■ TO DO ■
Print all entries precisely as they are written.

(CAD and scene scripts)

Start

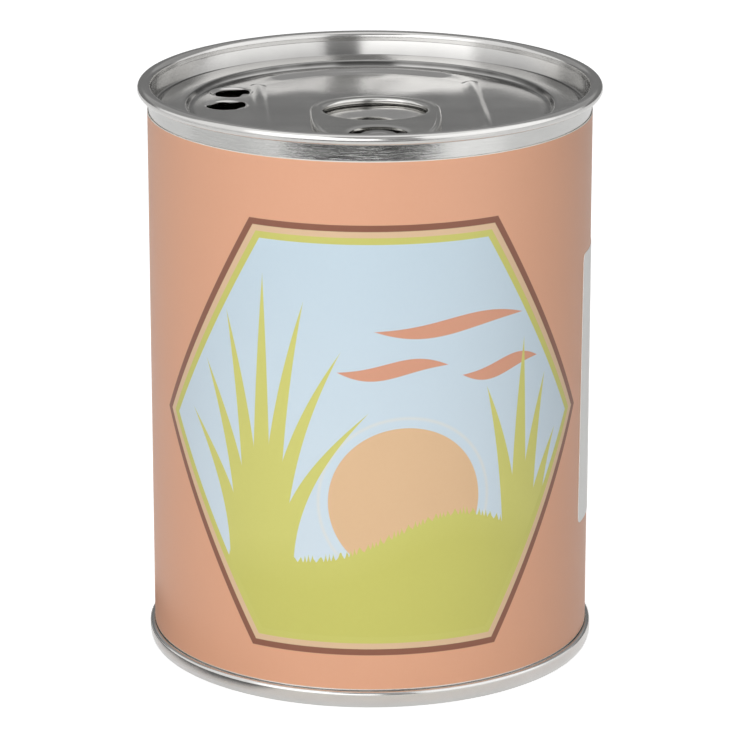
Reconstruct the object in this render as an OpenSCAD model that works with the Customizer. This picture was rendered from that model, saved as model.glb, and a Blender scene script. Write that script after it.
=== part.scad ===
// Citronella candle in a tin can with an easy-open lid.
// The can stands on its bottom seam at z = 0, on the Z axis, and its printed front looks towards -Y.

/* [Can body] */
// Overall height of the can
can_h = 95.95; // [80:0.05:125]
// Outer radius of the tin wall
body_r = 36.48; // [34:0.01:45]
// Thickness of the tinplate
tin_t = 0.2; // [0.16:0.01:0.22]
// Width of the welded side seam
weld_w = 1.2; // [0.8:0.1:2]
// Height of the weld above the wall
weld_proud = 0.03; // [0.02:0.01:0.04]

/* [Both ends] */
// Wall radius for which the sizes across the lid and the bottom are given
drawn_r = 36.48; // [34:0.01:45]

/* [Bottom end] */
// Height of the double seam at the foot
seam_h = 2.76; // [2.5:0.01:3.3]
// Clearance between the folded layers of a seam
fold_gap = 0.04; // [0.03:0.01:0.05]
// Outer bend radius at the resting edge of the foot
foot_bend = 0.42; // [0.35:0.01:0.46]
// Height of the bottom panel above the resting edge
panel_rise = 2.9; // [2.4:0.1:3.4]
// Height of the groove around the bottom panel, above the panel
groove_rise = 0.9; // [0.5:0.1:1.2]
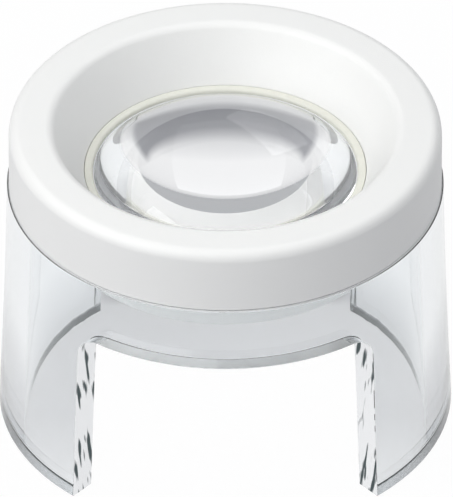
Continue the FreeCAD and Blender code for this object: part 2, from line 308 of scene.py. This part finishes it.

End

■ PROBLEM SOLUTION ■
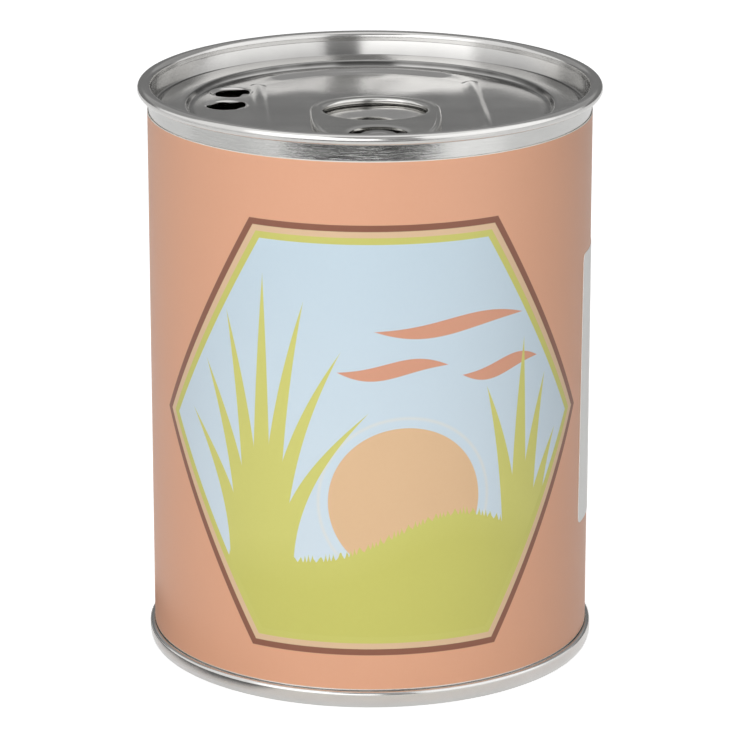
Reconstruct the object in this render as an OpenSCAD model that works with the Customizer. This picture was rendered from that model, saved as model.glb, and a Blender scene script. Write that script after it.
=== part.scad ===
// Citronella candle in a tin can with an easy-open lid.
// The can stands on its bottom seam at z = 0, on the Z axis, and its printed front looks towards -Y.

/* [Can body] */
// Overall height of the can
can_h = 95.95; // [80:0.05:125]
// Outer radius of the tin wall
body_r = 36.48; // [34:0.01:45]
// Thickness of the tinplate
tin_t = 0.2; // [0.16:0.01:0.22]
// Width of the welded side seam
weld_w = 1.2; // [0.8:0.1:2]
// Height of the weld above the wall
weld_proud = 0.03; // [0.02:0.01:0.04]

/* [Both ends] */
// Wall radius for which the sizes across the lid and the bottom are given
drawn_r = 36.48; // [34:0.01:45]

/* [Bottom end] */
// Height of the double seam at the foot
seam_h = 2.76; // [2.5:0.01:3.3]
// Clearance between the folded layers of a seam
fold_gap = 0.04; // [0.03:0.01:0.05]
// Outer bend radius at the resting edge of the foot
foot_bend = 0.42; // [0.35:0.01:0.46]
// Height of the bottom panel above the resting edge
panel_rise = 2.9; // [2.4:0.1:3.4]
// Height of the groove around the bottom panel, above the panel
groove_rise = 0.9; // [0.5:0.1:1.2]
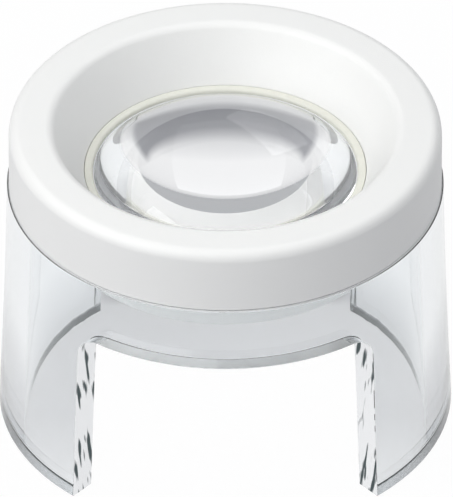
Continue the FreeCAD and Blender code for this object: part 2, from line 308 of scene.py. This part finishes it.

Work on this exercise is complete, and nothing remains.